Mit Blick auf die Treibhausgas-Emissionen des vergangenen Jahres bestätigte der Expertenrat weitgehend jene Zahlen, die das Umweltbundesamt dazu im März veröffentlicht hatte. Demnach sank der Ausstoß leicht um 1,9 Prozent. Es seien rund 746 Millionen Tonnen Treibhausgase freigesetzt worden, gut 15 Millionen Tonnen weniger als 2021. Das wegen des Ukraine-Krieges geringer als erwartet ausgefallene Wirtschaftswachstum habe den Ausstoß um 9 Millionen Tonnen gedämpft.

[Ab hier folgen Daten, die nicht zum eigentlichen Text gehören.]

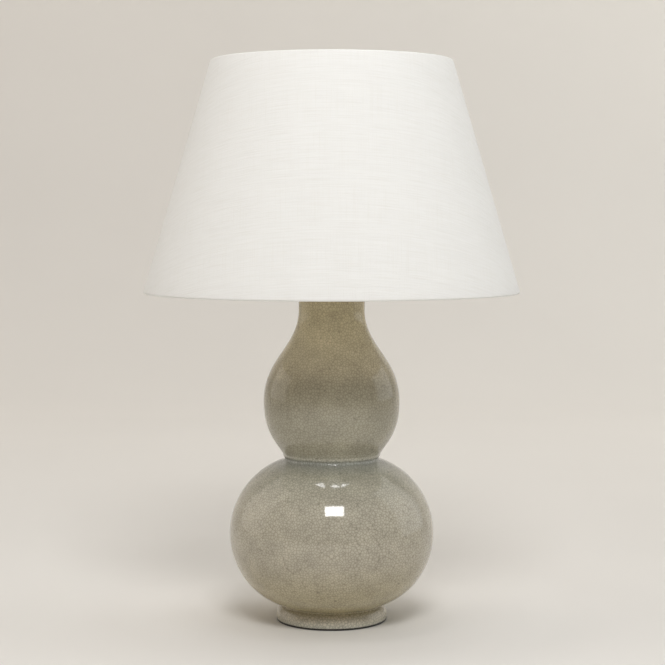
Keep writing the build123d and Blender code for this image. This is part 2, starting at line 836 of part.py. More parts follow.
# The core is moulded, flat on the terminals' sides, with a chamber below for the switch
core_radius = cardboard_bore - core_gap
core_z = holder_start + core_top
terminal_z = holder_start + terminal_height
with BuildPart() as lampholder_core:
    with BuildSketch(Plane.XY.offset(holder_start + core_start)):
        Circle(core_radius)
        Rectangle(2 * core_radius, 2 * core_flat, mode=Mode.INTERSECT)
    extrude(amount=core_top - core_start)
    with BuildSketch(Plane.XY.offset(holder_start + core_start)):
        Rectangle(chamber_length, chamber_width, align=(Align.MIN, Align.CENTER))
    extrude(amount=chamber_top - core_start, mode=Mode.SUBTRACT)
    with BuildSketch(Plane.YZ):
        with Locations((0, switch_z)):
            Circle(shaft_radius + running_clearance)
    extrude(amount=core_radius, mode=Mode.SUBTRACT)
    for side in (-1, 1):
        with BuildSketch(Plane(origin=(0, side * core_flat, terminal_z), z_dir=(0, side, 0))):
            Circle(terminal_shank_radius)
        extrude(amount=-terminal_shank_length, mode=Mode.SUBTRACT)
lampholder_core.part.label = "lampholder_core"
export_step(lampholder_core.part, "parts/lampholder_core.step")

with BuildPart() as terminal_screws:
    for side in (-1, 1):
        head_plane = Plane(origin=(0, side * core_flat, terminal_z), z_dir=(0, side, 0))
        with BuildSketch(head_plane):
            Circle(terminal_head_radius)
        extrude(amount=terminal_head_thickness)
        with BuildSketch(head_plane):
            Circle(terminal_shank_radius)
        extrude(amount=-terminal_shank_length)
        with BuildSketch(head_plane.offset(terminal_head_thickness)):
            Rectangle(2 * terminal_head_radius + terminal_slot, terminal_slot)
        extrude(amount=-terminal_head_thickness / 2, mode=Mode.SUBTRACT)
terminal_screws.part.label = "terminal_screws"
export_step(terminal_screws.part, "parts/terminal_screws.step")

# The bulb's threads and the lampholder's lie ring in ring, a running fit apart
thread_start = bulb_tip + bulb_thread_height
thread_middle = (bulb_thread_root + bulb_thread_crest) / 2
holder_turns = thread_turns - 1
mouth_start = thread_start + holder_turns * thread_pitch
with BuildPart() as screw_shell:
    with BuildSketch(Plane.XZ):
        with BuildLine():
            with BuildLine(mode=Mode.PRIVATE) as screw_path:
                Polyline(
                    (screw_shell_flange, core_z),
                    (thread_middle + thread_fit, core_z),
                    (thread_middle + thread_fit, thread_start),
                )
                thread_wave(
                    bulb_thread_root + thread_fit,
                    bulb_thread_crest + thread_fit,
                    thread_start,
                    holder_turns,
                )
                Polyline(
                    (thread_middle + thread_fit, mouth_start),
                    (bulb_thread_crest + thread_fit, mouth_start),
                    (bulb_thread_crest + thread_fit, holder_start + screw_shell_top),
                )
            add(screw_path.line)
            offset(screw_path.wire(), amount=thread_metal, side=Side.RIGHT)
        make_face()
    revolve(axis=Axis.Z)
screw_shell.part.label = "screw_shell"
export_step(screw_shell.part, "parts/screw_shell.step")

# A strip fixed on the core rises to a tongue under the bulb's contact
with BuildPart() as centre_contact:
    with BuildSketch(Plane.XZ):
        with BuildLine():
            strip_path = Polyline(
                (-contact_reach, core_z),
                (-contact_width / 2, core_z),
                (contact_ramp - contact_width / 2, core_z + contact_height - contact_metal),
                (contact_width / 2, core_z + contact_height - contact_metal),
            )
            offset(strip_path, amount=contact_metal, side=Side.LEFT)
        make_face()
    extrude(amount=contact_width / 2, both=True)
centre_contact.part.label = "centre_contact"
export_step(centre_contact.part, "parts/centre_contact.step")

with BuildPart() as switch_leaf:
    leaf_y = -cam_size * 2**0.5 / 2 - leaf_gap
    leaf_bottom = holder_start + chamber_top - leaf_length
    with BuildSketch(Plane.XY.offset(leaf_bottom)):
        with Locations((shaft_start, leaf_y)):
            Rectangle(cam_length, leaf_thickness, align=(Align.MIN, Align.MAX))
    extrude(amount=leaf_length)
switch_leaf.part.label = "switch_leaf"
export_step(switch_leaf.part, "parts/switch_leaf.step")

# ======================================================================= switch

with BuildPart() as switch_collar:
    with BuildSketch(Plane.YZ.offset(core_radius)):
        with Locations((0, switch_z)):
            annulus(collar_radius, shaft_radius + running_clearance)
    extrude(amount=cup_radius + collar_outside - core_radius)
switch_collar.part.label = "switch_collar"
export_step(switch_collar.part, "parts/switch_collar.step")

with BuildPart() as switch_shaft:
    with BuildSketch(Plane.YZ.offset(shaft_start)):
        with Locations((0, switch_z)):
            Circle(shaft_radius)
    extrude(amount=shaft_length)
switch_shaft.part.label = "switch_shaft"
export_step(switch_shaft.part, "parts/switch_shaft.step")

with BuildPart() as switch_cam:
    with BuildSketch(Plane.YZ.offset(shaft_start)):
        with Locations((0, switch_z)):
            Rectangle(cam_size, cam_size)
            Circle(shaft_radius, mode=Mode.SUBTRACT)
    extrude(amount=cam_length)
switch_cam.part.label = "switch_cam"
export_step(switch_cam.part, "parts/switch_cam.step")

with BuildPart() as switch_knob:
    with BuildSketch(Plane.YZ.offset(knob_start)):
        with Locations((0, switch_z)):
            Circle(knob_radius)
            with PolarLocations(knob_radius, knob_flutes):
                Circle(knob_flute_radius, mode=Mode.SUBTRACT)
    extrude(amount=knob_length)
    fillet(switch_knob.edges().group_by(Axis.X)[-1], knob_flute_radius / 2)
    with BuildSketch(Plane.YZ.offset(knob_start)):
        with Locations((0, switch_z)):
            Circle(shaft_radius)
    extrude(amount=shaft_start + shaft_length - knob_start, mode=Mode.SUBTRACT)
switch_knob.part.label = "switch_knob"
export_step(switch_knob.part, "parts/switch_knob.step")

# ======================================================================= bulb

with BuildPart() as bulb_contact:
    with BuildSketch(Plane.XY.offset(bulb_tip)):
        Circle(tip_radius)
    extrude(amount=tip_thickness)
    fillet(bulb_contact.edges().group_by(Axis.Z)[0], tip_thickness / 2)
bulb_contact.part.label = "bulb_contact"
export_step(bulb_contact.part, "parts/bulb_contact.step")

with BuildPart() as bulb_insulator:
    with BuildSketch(Plane.XZ):
        with BuildLine():
            Polyline(
                (0, bulb_tip + tip_thickness),
                (tip_radius, bulb_tip + tip_thickness),
                (insulator_radius, bulb_tip + insulator_height),
                (0, bulb_tip + insulator_height),
                close=True,
            )
        make_face()
    revolve(axis=Axis.Z)
bulb_insulator.part.label = "bulb_insulator"
export_step(bulb_insulator.part, "parts/bulb_insulator.step")

with BuildPart() as bulb_cap:
    with BuildSketch(Plane.XZ):
        with BuildLine():
            with BuildLine(mode=Mode.PRIVATE) as cap_wall:
                Line(
                    (insulator_radius, bulb_tip + insulator_height), (thread_middle, thread_start)
                )
                thread_wave(bulb_thread_root, bulb_thread_crest, thread_start, thread_turns)
                Polyline(
                    (thread_middle, thread_start + thread_turns * thread_pitch),
                    (bulb_skirt_radius, bulb_tip + bulb_skirt_start),
                    (bulb_skirt_radius, bulb_tip + bulb_skirt_top),
                )
            add(cap_wall.line)
            offset(cap_wall.wire(), amount=thread_metal, side=Side.LEFT)
        make_face()
    revolve(axis=Axis.Z)
bulb_cap.part.label = "bulb_cap"
export_step(bulb_cap.part, "parts/bulb_cap.step")

# The envelope: a neck that swells into a ball
neck_z = bulb_tip + bulb_neck_height
ball_z = bulb_tip + bulb_length - bulb_radius


def envelope(inset):
    """Draw the bulb's outline from its neck to the top of its ball, moved in by a thickness."""
    neck = (bulb_neck_radius - inset, neck_z)
    belly = (bulb_radius - inset, ball_z)
    Bezier(neck, reach(neck, bulb_neck_reach, 90), reach(belly, bulb_belly_reach, -90), belly)
    CenterArc((0, ball_z), bulb_radius - inset, 0, 90)


with BuildPart() as bulb_glass:
    with BuildSketch(Plane.XZ):
        with BuildLine():
            envelope(0)
            envelope(glass_thickness)
            Line((bulb_neck_radius, neck_z), (bulb_neck_radius - glass_thickness, neck_z))
            Line((0, ball_z + bulb_radius), (0, ball_z + bulb_radius - glass_thickness))
        make_face()
    revolve(axis=Axis.Z)
bulb_glass.part.label = "bulb_glass"
export_step(bulb_glass.part, "parts/bulb_glass.step")

stem_flare_radius = bulb_neck_radius - glass_thickness - stem_flare_gap
stem_top = bulb_tip + stem_height
with BuildPart() as bulb_stem:
    with BuildSketch(Plane.XZ):
        with BuildLine():
            Polyline(
                (stem_radius, neck_z + stem_flare_height),
                (stem_radius, stem_top),
                (0, stem_top),
                (0, neck_z),
                (stem_flare_radius, neck_z),
            )
            flare_foot = (stem_flare_radius, neck_z)
            flare_top = (stem_radius, neck_z + stem_flare_height)
            Bezier(
                flare_foot,
                reach(flare_foot, stem_flare_height / 2, 90),
                reach(flare_top, stem_flare_height / 2, -90),
                flare_top,
            )
        make_face()
    revolve(axis=Axis.Z)
bulb_stem.part.label = "bulb_stem"
export_step(bulb_stem.part, "parts/bulb_stem.step")

with BuildPart() as bulb_leads:
    for side in (-1, 1):
        with BuildLine(Plane.XZ) as lead_path:
            FilletPolyline(
                (side * lead_inset, stem_top),
                (side * lead_inset, stem_top + lead_bend),
                (side * lead_spread, stem_top + lead_rise),
                radius=lead_bend / 2,
            )
        with BuildSketch(Plane(origin=(side * lead_inset, 0, stem_top), z_dir=(0, 0, 1))):
            Circle(lead_radius)
        sweep(path=lead_path.wire())
bulb_leads.part.label = "bulb_leads"
export_step(bulb_leads.part, "parts/bulb_leads.step")

# The filament is a fine coil, kept as the wire-thin tube that it fills
filament_z = stem_top + lead_rise + filament_radius
with BuildPart() as bulb_filament:
    with BuildLine(Plane.XY.offset(filament_z)) as filament_path:
        ThreePointArc((-lead_spread, 0), (0, -lead_spread), (lead_spread, 0))
    with BuildSketch(Plane(origin=(-lead_spread, 0, filament_z), z_dir=(0, -1, 0))):
        Circle(filament_radius)
    sweep(path=filament_path.wire())
bulb_filament.part.label = "bulb_filament"
export_step(bulb_filament.part, "parts/bulb_filament.step")
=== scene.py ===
# %% [markdown]
# # A double gourd lamp
# The lamp was drawn in CAD first: a ceramic gourd on a felt pad, brass fittings, a bulb, and a
# linen shade that hangs from a harp.  This script loads those solids as a fixed frame.  Each one
# that shows is then dressed with a smooth surface in exactly the same place, and every solid and
# surface gets a finish made of shader nodes.

# %% Load the CAD frame
import json
from math import radians, tau

import bmesh
import bpy
import numpy as np
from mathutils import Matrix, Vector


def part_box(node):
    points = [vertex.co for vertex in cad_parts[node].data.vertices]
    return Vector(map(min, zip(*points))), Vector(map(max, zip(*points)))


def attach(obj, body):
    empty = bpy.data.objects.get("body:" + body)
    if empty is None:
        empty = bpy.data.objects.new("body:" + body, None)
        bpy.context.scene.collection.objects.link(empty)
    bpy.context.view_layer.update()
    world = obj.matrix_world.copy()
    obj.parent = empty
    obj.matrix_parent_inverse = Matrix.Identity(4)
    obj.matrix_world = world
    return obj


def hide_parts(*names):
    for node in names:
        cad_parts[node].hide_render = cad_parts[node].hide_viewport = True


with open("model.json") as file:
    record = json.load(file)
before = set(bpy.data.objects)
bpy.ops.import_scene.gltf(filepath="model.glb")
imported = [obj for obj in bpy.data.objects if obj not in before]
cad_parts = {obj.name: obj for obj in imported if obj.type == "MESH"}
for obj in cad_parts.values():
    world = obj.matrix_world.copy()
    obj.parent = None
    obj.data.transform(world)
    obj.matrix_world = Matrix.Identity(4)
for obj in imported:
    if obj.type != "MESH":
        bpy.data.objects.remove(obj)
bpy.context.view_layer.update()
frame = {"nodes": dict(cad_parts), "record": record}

mm = 0.001

# %% [markdown]
# ## Camera
# The lamp is seen from two metres away, from a little above the waist, through a long lens that
# keeps its sides from leaning.  A pinhole camera with no shift needs only a place, a pitch and a
# lens.  The camera comes first, because every later choice is judged through it.

# %% Put things in the scene
def put_in_scene(name, data):
    """An object round its mesh, light or camera data, linked to the scene."""
    item = bpy.data.objects.new(name, data)
    bpy.context.collection.objects.link(item)
    return item


# %% Place the camera
camera_distance = 2103 * mm
camera_height = 485.2 * mm
camera_side = 1.0 * mm
camera_pitch = 3.743  # degrees below level
lens_length = 95.0
sensor_width = 36.0

camera_data = bpy.data.cameras.new("camera")
camera_data.lens = lens_length
camera_data.sensor_width = sensor_width
camera = put_in_scene("camera", camera_data)
camera.location = (camera_side, -camera_distance, camera_height)
camera.rotation_euler = (radians(90 - camera_pitch), 0, 0)
bpy.context.scene.camera = camera
print("camera height:", camera_height, "distance:", camera_distance)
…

Die Sektoren Gebäude und Verkehr haben ihre Zielwerte überschritten. Zwar senkte der Gebäudesektor seine Emissionen 2022 im Vergleich zum Vorjahr um rund 6 Millionen Tonnen, dennoch habe er das Ziel von 107,4 Millionen Tonnen mit mehr als 4 Millionen Tonnen Emissionen überschritten, hieß es im Prüfbericht. Mit nun insgesamt 111,7 Millionen Tonnen habe der Sektor bereits das dritte Jahr in Folge seine Ziele verfehlt.
Auch der Verkehrssektor legte zum zweiten Mal in Folge zu. Dort stiegen die Emissionen um 1,7 Millionen Tonnen auf 148,5 Millionen Tonnen an. Der Zielwert sei mit 9,7 Millionen Tonnen zu viel CO2-Äquivalenten deutlich überschritten worden. Zur besseren Vergleichbarkeit werden andere Treibhausgase in CO2-Äquivalente umgerechnet, Maßstab ist ihr jeweiliger Beitrag zur Erderwärmung im Vergleich zu Kohlendioxid. Alle weiteren Bereiche konnten ihre Ziele einhalten, wenngleich die Emissionen im Energiesektor deutlich anstiegen - dort wurde mehr Stein- und Braunkohle verbrannt.
Zur Abschaltung der letzten drei deutschen Atomkraftwerke am vergangenen Wochenende sagte Henning, der Ausstieg erhöhe den Ehrgeiz zum Ausbau erneuerbarer Energien. Der Rat habe sich mit dieser Frage aber nicht in seiner Gesamtheit befasst.